Aim: Quote the whole listing verbatim.

Provided material:
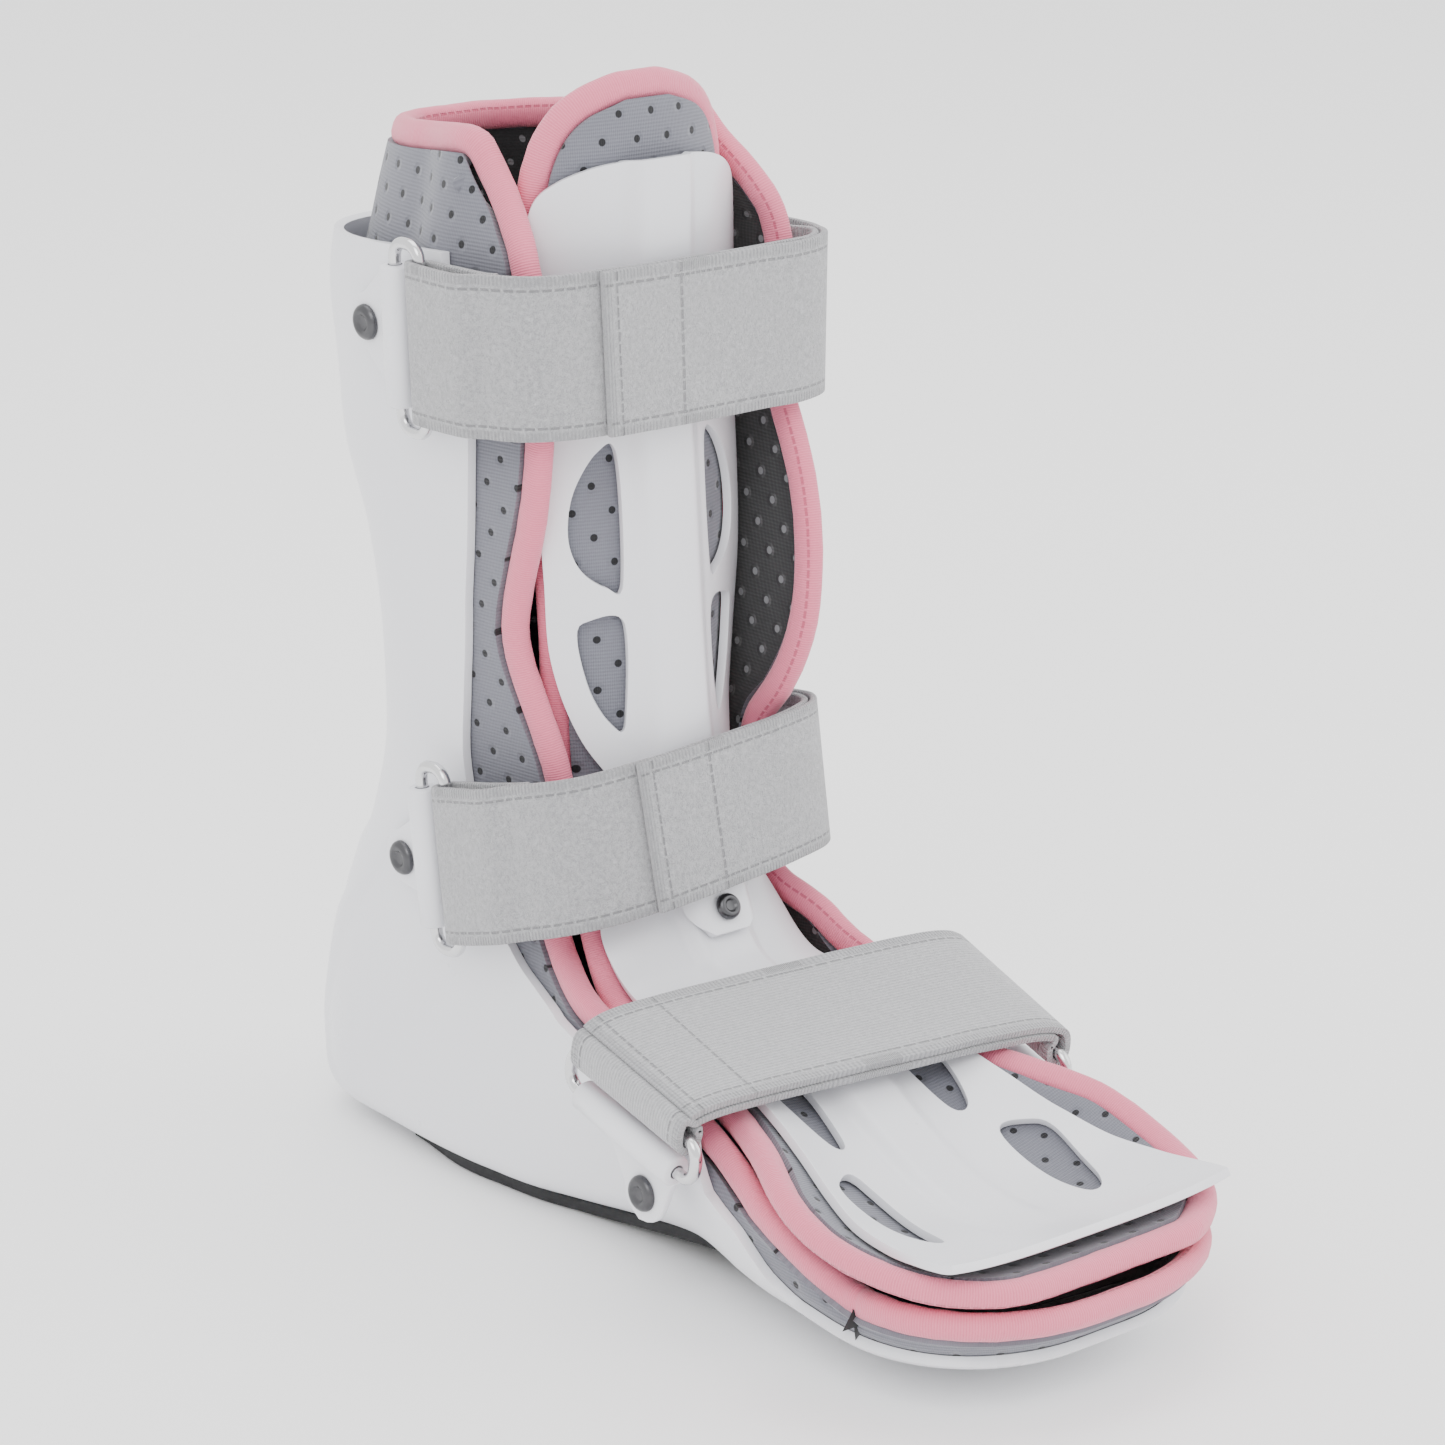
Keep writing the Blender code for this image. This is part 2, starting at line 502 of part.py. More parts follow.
def side_prism(name, outline, half_width):
    """A prism across the boot from an outline of (y, z) points."""
    mesh = bmesh.new()
    face = mesh.faces.new([mesh.verts.new((-half_width, y, z)) for y, z in outline])
    grown = bmesh.ops.extrude_face_region(mesh, geom=[face])
    moved = [item for item in grown["geom"] if isinstance(item, bmesh.types.BMVert)]
    bmesh.ops.translate(mesh, verts=moved, vec=(2 * half_width, 0.0, 0.0))
    bmesh.ops.triangulate(mesh, faces=mesh.faces)
    return mesh


def make_shell(material):
    mesh = sheet_solid(cup_quads(RIM_ROW, 1), cup_place(RIM_ROW, 0.0, SHELL_WALL, shell_reach, 1))
    shell = add_object("shell", mesh, material)
    outline = [(lengthwise(point.y), upward(point.z)) for point in TRAY_RIM]
    cutter = add_object("tray_cutter", side_prism("tray_cutter", outline, 2 * FOOT_HALF_WIDTH), material)
    cut(shell, cutter)
    return shell


def liner_place():
    inset = SHELL_WALL + GAP
    return cup_place(0, inset, inset + LINER_WALL, liner_reach, FLAP_STEPS)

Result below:
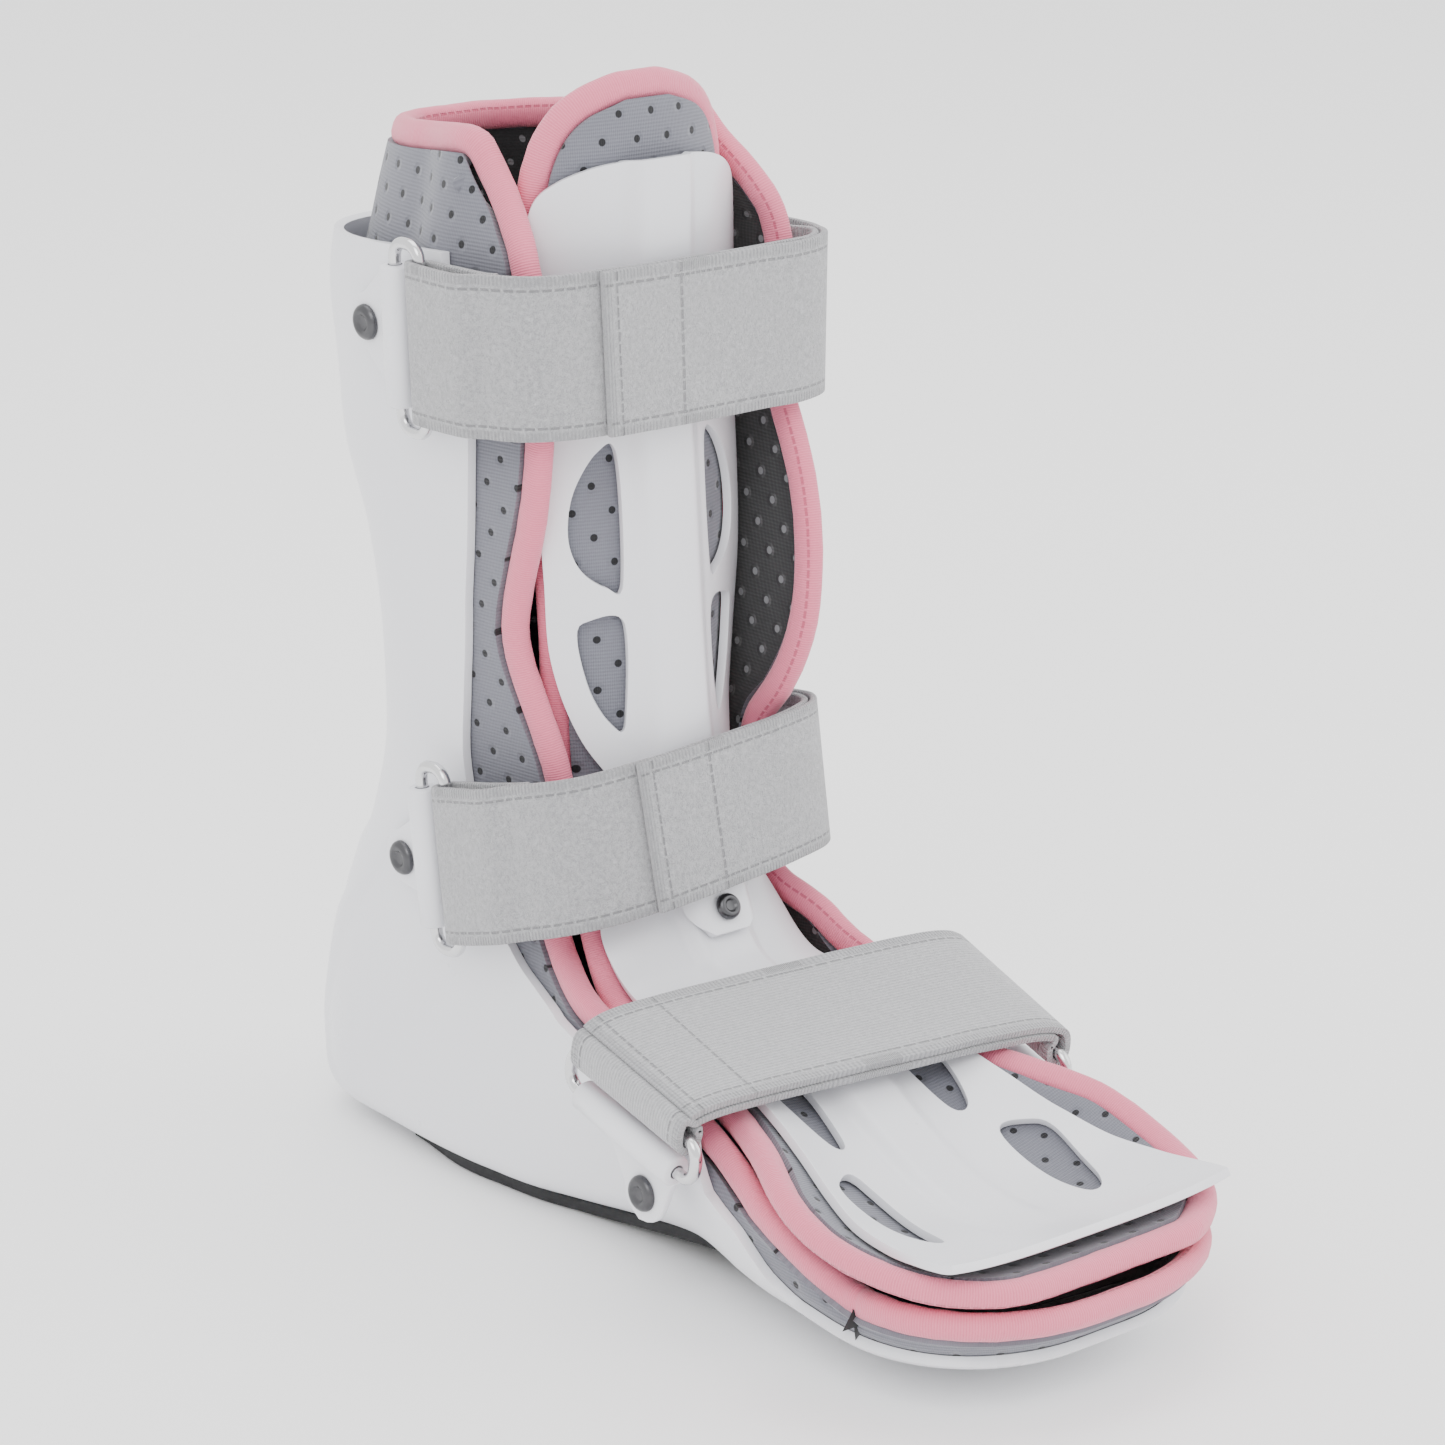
Keep writing the Blender code for this image. This is part 2, starting at line 502 of part.py. More parts follow.
def side_prism(name, outline, half_width):
    """A prism across the boot from an outline of (y, z) points."""
    mesh = bmesh.new()
    face = mesh.faces.new([mesh.verts.new((-half_width, y, z)) for y, z in outline])
    grown = bmesh.ops.extrude_face_region(mesh, geom=[face])
    moved = [item for item in grown["geom"] if isinstance(item, bmesh.types.BMVert)]
    bmesh.ops.translate(mesh, verts=moved, vec=(2 * half_width, 0.0, 0.0))
    bmesh.ops.triangulate(mesh, faces=mesh.faces)
    return mesh


def make_shell(material):
    mesh = sheet_solid(cup_quads(RIM_ROW, 1), cup_place(RIM_ROW, 0.0, SHELL_WALL, shell_reach, 1))
    shell = add_object("shell", mesh, material)
    outline = [(lengthwise(point.y), upward(point.z)) for point in TRAY_RIM]
    cutter = add_object("tray_cutter", side_prism("tray_cutter", outline, 2 * FOOT_HALF_WIDTH), material)
    cut(shell, cutter)
    return shell


def liner_place():
    inset = SHELL_WALL + GAP
    return cup_place(0, inset, inset + LINER_WALL, liner_reach, FLAP_STEPS)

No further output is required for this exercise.